SOURCE EXCERPT
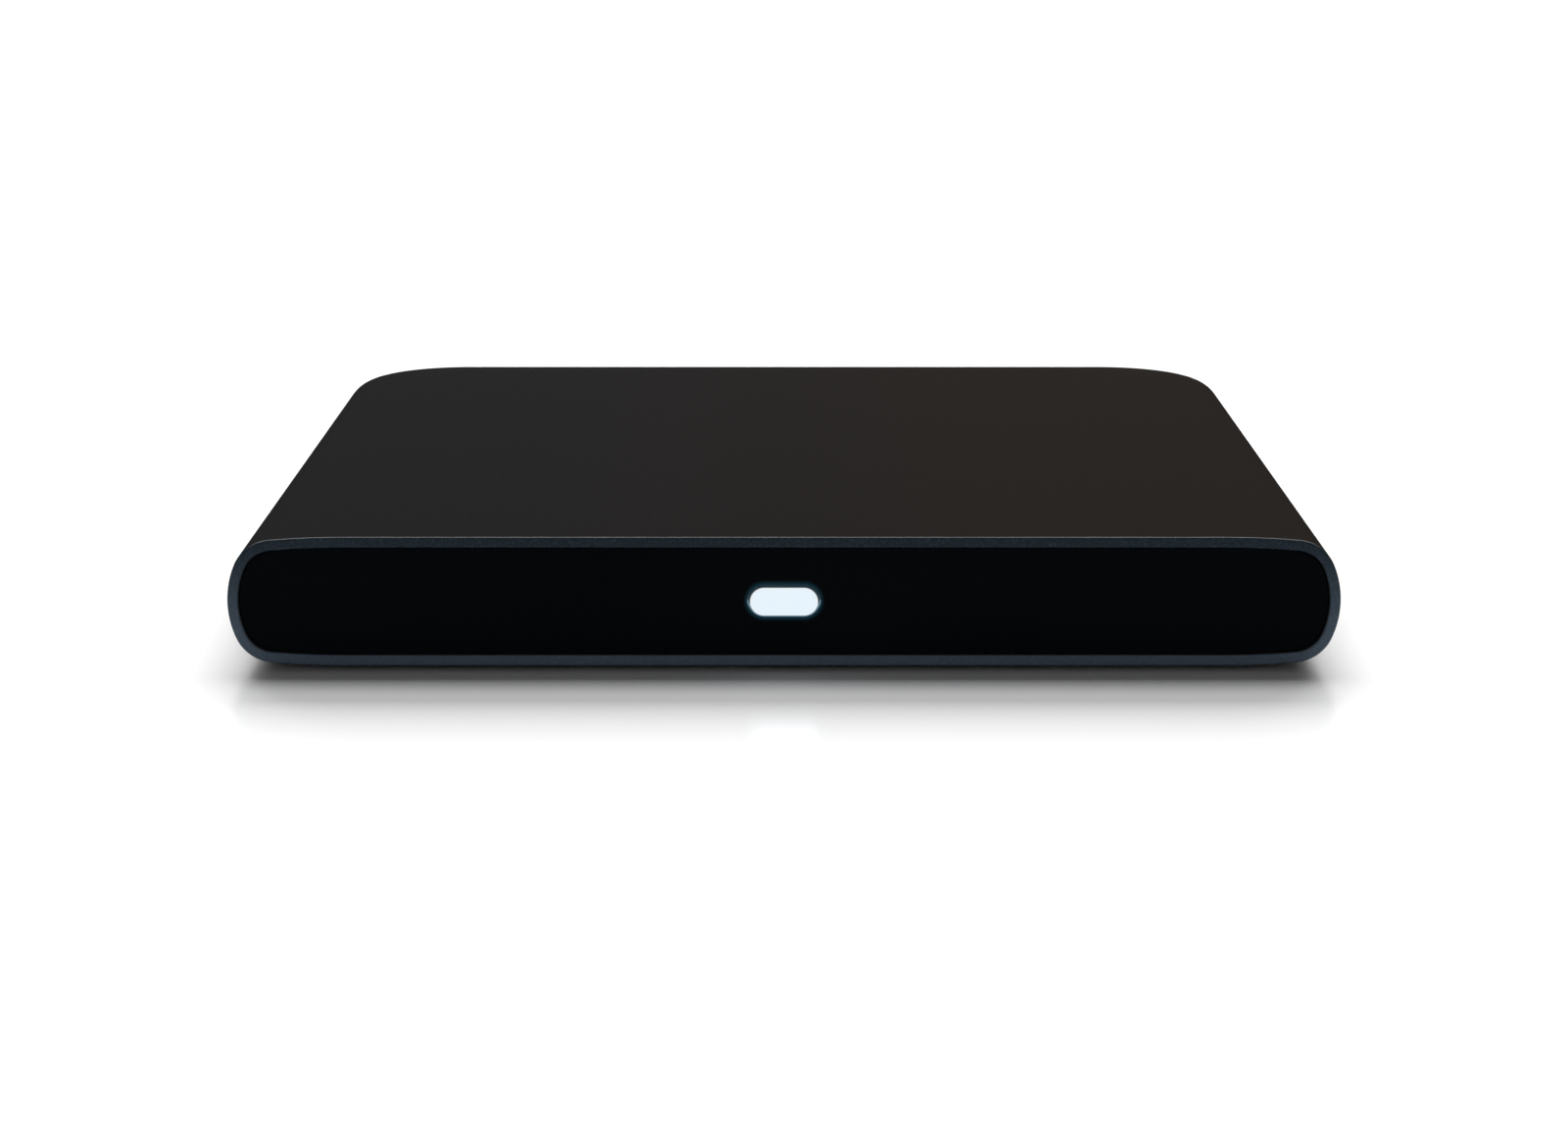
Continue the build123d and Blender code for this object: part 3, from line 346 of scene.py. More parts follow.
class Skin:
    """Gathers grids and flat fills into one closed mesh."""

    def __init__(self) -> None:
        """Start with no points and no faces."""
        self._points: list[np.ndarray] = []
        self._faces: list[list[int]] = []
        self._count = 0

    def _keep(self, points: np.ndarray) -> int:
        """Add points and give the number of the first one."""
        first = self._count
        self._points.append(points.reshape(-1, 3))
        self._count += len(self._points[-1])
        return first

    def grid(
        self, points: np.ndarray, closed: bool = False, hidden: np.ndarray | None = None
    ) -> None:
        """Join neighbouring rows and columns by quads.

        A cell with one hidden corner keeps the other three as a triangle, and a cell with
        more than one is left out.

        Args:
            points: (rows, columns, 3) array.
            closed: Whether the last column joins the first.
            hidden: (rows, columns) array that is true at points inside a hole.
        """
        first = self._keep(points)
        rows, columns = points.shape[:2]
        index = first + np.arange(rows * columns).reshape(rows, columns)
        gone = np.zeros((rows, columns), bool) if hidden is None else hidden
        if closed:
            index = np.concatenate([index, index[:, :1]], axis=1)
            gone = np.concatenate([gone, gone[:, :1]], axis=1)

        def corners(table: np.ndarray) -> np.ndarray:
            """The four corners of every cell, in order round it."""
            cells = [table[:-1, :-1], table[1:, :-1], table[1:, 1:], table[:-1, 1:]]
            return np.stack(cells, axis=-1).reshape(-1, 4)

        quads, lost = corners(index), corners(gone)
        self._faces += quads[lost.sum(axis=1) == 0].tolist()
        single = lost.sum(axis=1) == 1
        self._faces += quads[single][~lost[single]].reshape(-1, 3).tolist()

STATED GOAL
Print the listing above from its first line through the line with "return np.stack(cells, axis=-1).reshape(-1, 4)", and stop there.

THE SOLUTION
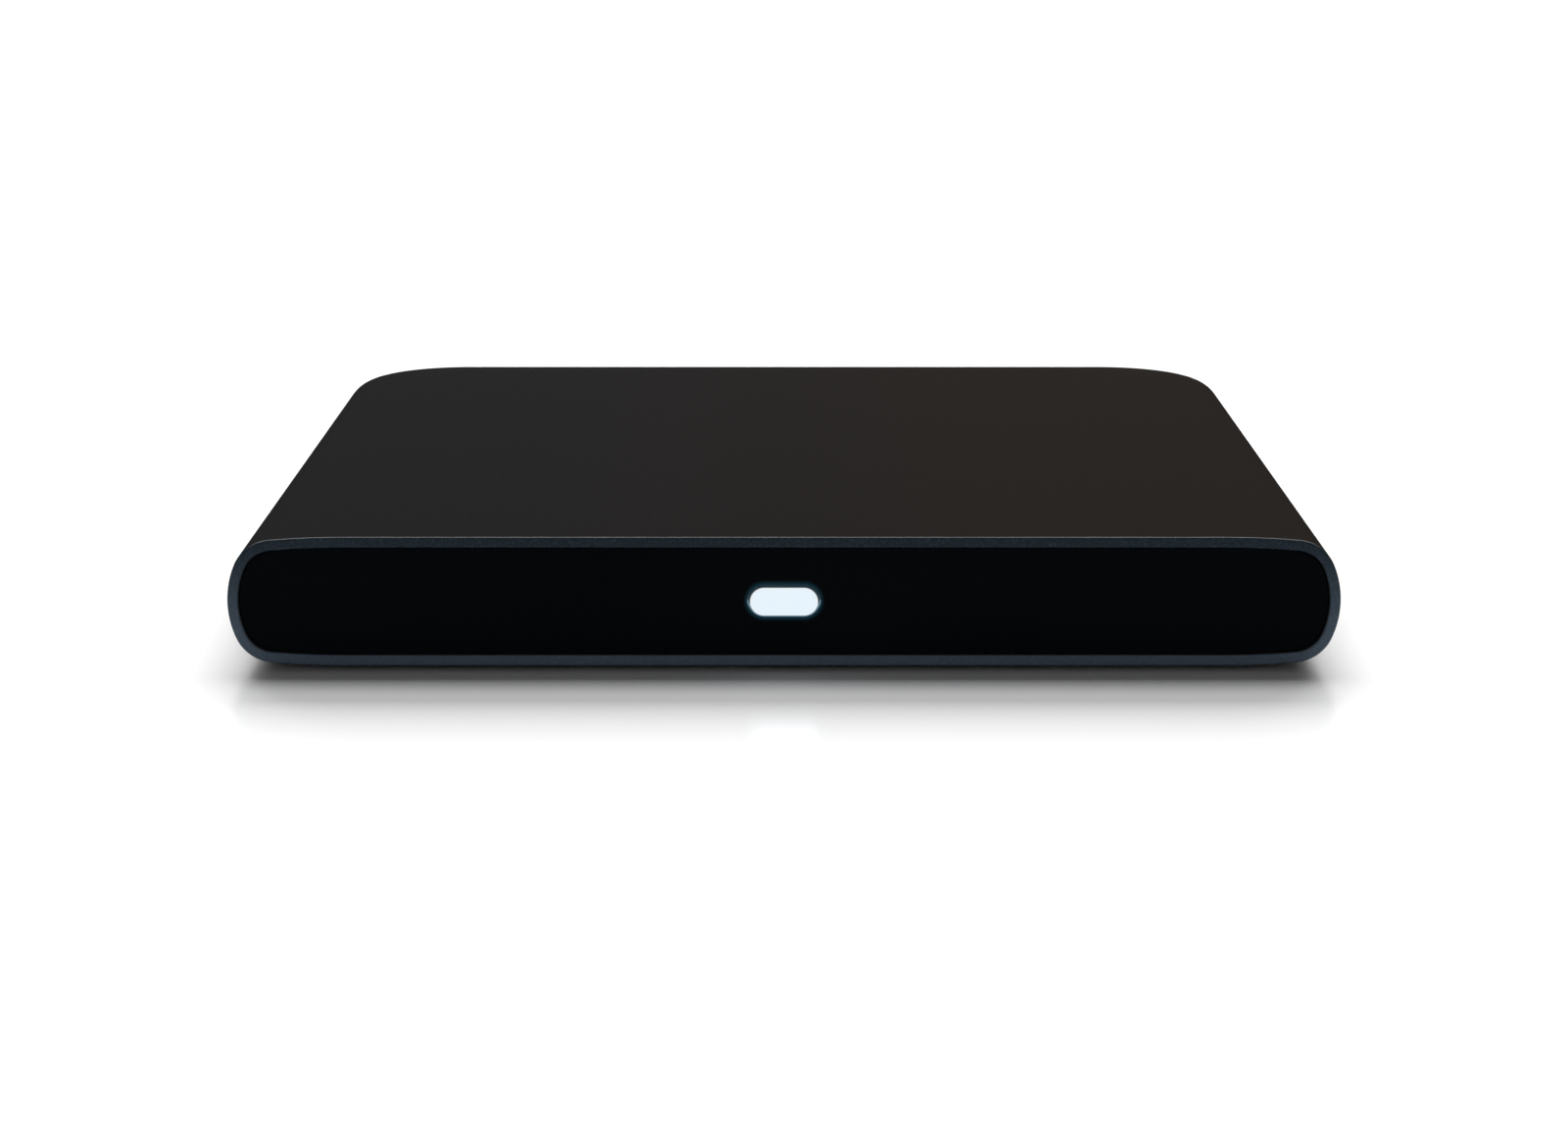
Continue the build123d and Blender code for this object: part 3, from line 346 of scene.py. More parts follow.
class Skin:
    """Gathers grids and flat fills into one closed mesh."""

    def __init__(self) -> None:
        """Start with no points and no faces."""
        self._points: list[np.ndarray] = []
        self._faces: list[list[int]] = []
        self._count = 0

    def _keep(self, points: np.ndarray) -> int:
        """Add points and give the number of the first one."""
        first = self._count
        self._points.append(points.reshape(-1, 3))
        self._count += len(self._points[-1])
        return first

    def grid(
        self, points: np.ndarray, closed: bool = False, hidden: np.ndarray | None = None
    ) -> None:
        """Join neighbouring rows and columns by quads.

        A cell with one hidden corner keeps the other three as a triangle, and a cell with
        more than one is left out.

        Args:
            points: (rows, columns, 3) array.
            closed: Whether the last column joins the first.
            hidden: (rows, columns) array that is true at points inside a hole.
        """
        first = self._keep(points)
        rows, columns = points.shape[:2]
        index = first + np.arange(rows * columns).reshape(rows, columns)
        gone = np.zeros((rows, columns), bool) if hidden is None else hidden
        if closed:
            index = np.concatenate([index, index[:, :1]], axis=1)
            gone = np.concatenate([gone, gone[:, :1]], axis=1)

        def corners(table: np.ndarray) -> np.ndarray:
            """The four corners of every cell, in order round it."""
            cells = [table[:-1, :-1], table[1:, :-1], table[1:, 1:], table[:-1, 1:]]
            return np.stack(cells, axis=-1).reshape(-1, 4)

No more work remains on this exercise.